Given data >>
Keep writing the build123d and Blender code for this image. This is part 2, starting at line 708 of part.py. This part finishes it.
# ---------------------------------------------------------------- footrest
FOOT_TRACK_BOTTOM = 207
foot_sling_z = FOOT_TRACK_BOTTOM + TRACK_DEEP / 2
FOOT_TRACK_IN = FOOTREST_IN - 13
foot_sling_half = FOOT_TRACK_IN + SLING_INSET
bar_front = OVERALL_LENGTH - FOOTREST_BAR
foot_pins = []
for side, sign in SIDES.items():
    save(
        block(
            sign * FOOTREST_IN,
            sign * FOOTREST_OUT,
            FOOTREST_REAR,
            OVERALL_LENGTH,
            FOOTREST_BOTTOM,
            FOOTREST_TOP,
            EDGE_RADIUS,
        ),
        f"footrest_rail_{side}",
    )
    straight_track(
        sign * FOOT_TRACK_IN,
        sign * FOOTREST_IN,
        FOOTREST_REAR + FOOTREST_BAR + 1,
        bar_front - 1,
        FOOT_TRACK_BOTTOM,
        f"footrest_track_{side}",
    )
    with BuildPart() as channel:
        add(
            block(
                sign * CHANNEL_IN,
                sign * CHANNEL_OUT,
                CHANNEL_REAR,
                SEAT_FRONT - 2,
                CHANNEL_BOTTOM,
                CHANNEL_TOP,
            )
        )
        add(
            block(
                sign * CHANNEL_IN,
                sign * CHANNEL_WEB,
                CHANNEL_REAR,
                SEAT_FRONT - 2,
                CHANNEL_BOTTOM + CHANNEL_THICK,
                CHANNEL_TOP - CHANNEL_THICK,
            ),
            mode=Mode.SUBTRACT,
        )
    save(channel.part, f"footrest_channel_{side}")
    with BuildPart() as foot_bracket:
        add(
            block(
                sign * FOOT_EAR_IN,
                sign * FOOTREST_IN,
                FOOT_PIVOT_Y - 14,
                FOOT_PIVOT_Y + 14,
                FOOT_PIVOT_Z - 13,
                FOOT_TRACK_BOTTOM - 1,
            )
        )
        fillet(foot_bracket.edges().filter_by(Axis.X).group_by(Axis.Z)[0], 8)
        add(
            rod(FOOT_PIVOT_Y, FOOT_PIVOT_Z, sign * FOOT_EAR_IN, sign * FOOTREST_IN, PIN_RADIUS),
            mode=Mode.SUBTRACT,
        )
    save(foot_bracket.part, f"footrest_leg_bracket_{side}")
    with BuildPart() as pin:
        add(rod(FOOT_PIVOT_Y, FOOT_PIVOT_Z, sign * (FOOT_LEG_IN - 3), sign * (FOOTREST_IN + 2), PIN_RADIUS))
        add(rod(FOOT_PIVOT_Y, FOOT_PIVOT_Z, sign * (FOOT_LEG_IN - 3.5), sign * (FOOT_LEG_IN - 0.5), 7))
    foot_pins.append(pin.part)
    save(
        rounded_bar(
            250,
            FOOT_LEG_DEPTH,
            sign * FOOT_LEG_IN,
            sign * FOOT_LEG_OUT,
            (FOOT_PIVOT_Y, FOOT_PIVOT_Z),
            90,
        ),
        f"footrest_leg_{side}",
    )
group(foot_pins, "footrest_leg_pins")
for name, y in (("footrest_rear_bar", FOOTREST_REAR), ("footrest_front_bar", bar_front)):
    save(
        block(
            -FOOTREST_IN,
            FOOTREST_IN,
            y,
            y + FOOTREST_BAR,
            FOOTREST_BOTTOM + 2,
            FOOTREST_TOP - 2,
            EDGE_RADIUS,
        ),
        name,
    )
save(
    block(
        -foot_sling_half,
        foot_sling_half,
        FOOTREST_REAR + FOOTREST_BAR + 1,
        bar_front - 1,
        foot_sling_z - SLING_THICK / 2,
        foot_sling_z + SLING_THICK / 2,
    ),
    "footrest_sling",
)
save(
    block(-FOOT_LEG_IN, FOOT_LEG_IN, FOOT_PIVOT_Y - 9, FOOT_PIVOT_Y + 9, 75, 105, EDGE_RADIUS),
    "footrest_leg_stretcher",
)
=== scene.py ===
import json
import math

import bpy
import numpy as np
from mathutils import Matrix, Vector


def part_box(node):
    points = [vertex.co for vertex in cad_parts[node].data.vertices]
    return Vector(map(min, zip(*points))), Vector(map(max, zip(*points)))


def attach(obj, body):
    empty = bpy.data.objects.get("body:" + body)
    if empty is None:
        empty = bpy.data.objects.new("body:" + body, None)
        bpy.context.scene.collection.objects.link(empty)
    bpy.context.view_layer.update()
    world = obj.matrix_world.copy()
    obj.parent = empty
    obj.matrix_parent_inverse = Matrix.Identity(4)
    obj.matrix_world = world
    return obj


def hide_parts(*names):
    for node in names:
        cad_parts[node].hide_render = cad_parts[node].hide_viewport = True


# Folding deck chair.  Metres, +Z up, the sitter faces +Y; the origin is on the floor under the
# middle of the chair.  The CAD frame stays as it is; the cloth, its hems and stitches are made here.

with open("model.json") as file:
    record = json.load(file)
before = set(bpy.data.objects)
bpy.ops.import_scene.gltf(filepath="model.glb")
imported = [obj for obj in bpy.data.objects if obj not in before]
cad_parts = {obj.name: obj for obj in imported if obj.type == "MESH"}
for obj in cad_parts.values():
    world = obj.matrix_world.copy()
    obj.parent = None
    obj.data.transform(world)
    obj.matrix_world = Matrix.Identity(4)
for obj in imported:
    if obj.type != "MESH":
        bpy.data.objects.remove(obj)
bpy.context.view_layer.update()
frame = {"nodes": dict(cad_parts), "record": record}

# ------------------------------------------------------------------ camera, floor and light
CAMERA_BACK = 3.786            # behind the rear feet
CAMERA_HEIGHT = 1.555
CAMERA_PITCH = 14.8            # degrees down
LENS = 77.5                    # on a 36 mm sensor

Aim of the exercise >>
Extract the full listing above without alteration.

Output below >>
Keep writing the build123d and Blender code for this image. This is part 2, starting at line 708 of part.py. This part finishes it.
# ---------------------------------------------------------------- footrest
FOOT_TRACK_BOTTOM = 207
foot_sling_z = FOOT_TRACK_BOTTOM + TRACK_DEEP / 2
FOOT_TRACK_IN = FOOTREST_IN - 13
foot_sling_half = FOOT_TRACK_IN + SLING_INSET
bar_front = OVERALL_LENGTH - FOOTREST_BAR
foot_pins = []
for side, sign in SIDES.items():
    save(
        block(
            sign * FOOTREST_IN,
            sign * FOOTREST_OUT,
            FOOTREST_REAR,
            OVERALL_LENGTH,
            FOOTREST_BOTTOM,
            FOOTREST_TOP,
            EDGE_RADIUS,
        ),
        f"footrest_rail_{side}",
    )
    straight_track(
        sign * FOOT_TRACK_IN,
        sign * FOOTREST_IN,
        FOOTREST_REAR + FOOTREST_BAR + 1,
        bar_front - 1,
        FOOT_TRACK_BOTTOM,
        f"footrest_track_{side}",
    )
    with BuildPart() as channel:
        add(
            block(
                sign * CHANNEL_IN,
                sign * CHANNEL_OUT,
                CHANNEL_REAR,
                SEAT_FRONT - 2,
                CHANNEL_BOTTOM,
                CHANNEL_TOP,
            )
        )
        add(
            block(
                sign * CHANNEL_IN,
                sign * CHANNEL_WEB,
                CHANNEL_REAR,
                SEAT_FRONT - 2,
                CHANNEL_BOTTOM + CHANNEL_THICK,
                CHANNEL_TOP - CHANNEL_THICK,
            ),
            mode=Mode.SUBTRACT,
        )
    save(channel.part, f"footrest_channel_{side}")
    with BuildPart() as foot_bracket:
        add(
            block(
                sign * FOOT_EAR_IN,
                sign * FOOTREST_IN,
                FOOT_PIVOT_Y - 14,
                FOOT_PIVOT_Y + 14,
                FOOT_PIVOT_Z - 13,
                FOOT_TRACK_BOTTOM - 1,
            )
        )
        fillet(foot_bracket.edges().filter_by(Axis.X).group_by(Axis.Z)[0], 8)
        add(
            rod(FOOT_PIVOT_Y, FOOT_PIVOT_Z, sign * FOOT_EAR_IN, sign * FOOTREST_IN, PIN_RADIUS),
            mode=Mode.SUBTRACT,
        )
    save(foot_bracket.part, f"footrest_leg_bracket_{side}")
    with BuildPart() as pin:
        add(rod(FOOT_PIVOT_Y, FOOT_PIVOT_Z, sign * (FOOT_LEG_IN - 3), sign * (FOOTREST_IN + 2), PIN_RADIUS))
        add(rod(FOOT_PIVOT_Y, FOOT_PIVOT_Z, sign * (FOOT_LEG_IN - 3.5), sign * (FOOT_LEG_IN - 0.5), 7))
    foot_pins.append(pin.part)
    save(
        rounded_bar(
            250,
            FOOT_LEG_DEPTH,
            sign * FOOT_LEG_IN,
            sign * FOOT_LEG_OUT,
            (FOOT_PIVOT_Y, FOOT_PIVOT_Z),
            90,
        ),
        f"footrest_leg_{side}",
    )
group(foot_pins, "footrest_leg_pins")
for name, y in (("footrest_rear_bar", FOOTREST_REAR), ("footrest_front_bar", bar_front)):
    save(
        block(
            -FOOTREST_IN,
            FOOTREST_IN,
            y,
            y + FOOTREST_BAR,
            FOOTREST_BOTTOM + 2,
            FOOTREST_TOP - 2,
            EDGE_RADIUS,
        ),
        name,
    )
save(
    block(
        -foot_sling_half,
        foot_sling_half,
        FOOTREST_REAR + FOOTREST_BAR + 1,
        bar_front - 1,
        foot_sling_z - SLING_THICK / 2,
        foot_sling_z + SLING_THICK / 2,
    ),
    "footrest_sling",
)
save(
    block(-FOOT_LEG_IN, FOOT_LEG_IN, FOOT_PIVOT_Y - 9, FOOT_PIVOT_Y + 9, 75, 105, EDGE_RADIUS),
    "footrest_leg_stretcher",
)
=== scene.py ===
import json
import math

import bpy
import numpy as np
from mathutils import Matrix, Vector


def part_box(node):
    points = [vertex.co for vertex in cad_parts[node].data.vertices]
    return Vector(map(min, zip(*points))), Vector(map(max, zip(*points)))


def attach(obj, body):
    empty = bpy.data.objects.get("body:" + body)
    if empty is None:
        empty = bpy.data.objects.new("body:" + body, None)
        bpy.context.scene.collection.objects.link(empty)
    bpy.context.view_layer.update()
    world = obj.matrix_world.copy()
    obj.parent = empty
    obj.matrix_parent_inverse = Matrix.Identity(4)
    obj.matrix_world = world
    return obj


def hide_parts(*names):
    for node in names:
        cad_parts[node].hide_render = cad_parts[node].hide_viewport = True


# Folding deck chair.  Metres, +Z up, the sitter faces +Y; the origin is on the floor under the
# middle of the chair.  The CAD frame stays as it is; the cloth, its hems and stitches are made here.

with open("model.json") as file:
    record = json.load(file)
before = set(bpy.data.objects)
bpy.ops.import_scene.gltf(filepath="model.glb")
imported = [obj for obj in bpy.data.objects if obj not in before]
cad_parts = {obj.name: obj for obj in imported if obj.type == "MESH"}
for obj in cad_parts.values():
    world = obj.matrix_world.copy()
    obj.parent = None
    obj.data.transform(world)
    obj.matrix_world = Matrix.Identity(4)
for obj in imported:
    if obj.type != "MESH":
        bpy.data.objects.remove(obj)
bpy.context.view_layer.update()
frame = {"nodes": dict(cad_parts), "record": record}

# ------------------------------------------------------------------ camera, floor and light
CAMERA_BACK = 3.786            # behind the rear feet
CAMERA_HEIGHT = 1.555
CAMERA_PITCH = 14.8            # degrees down
LENS = 77.5                    # on a 36 mm sensor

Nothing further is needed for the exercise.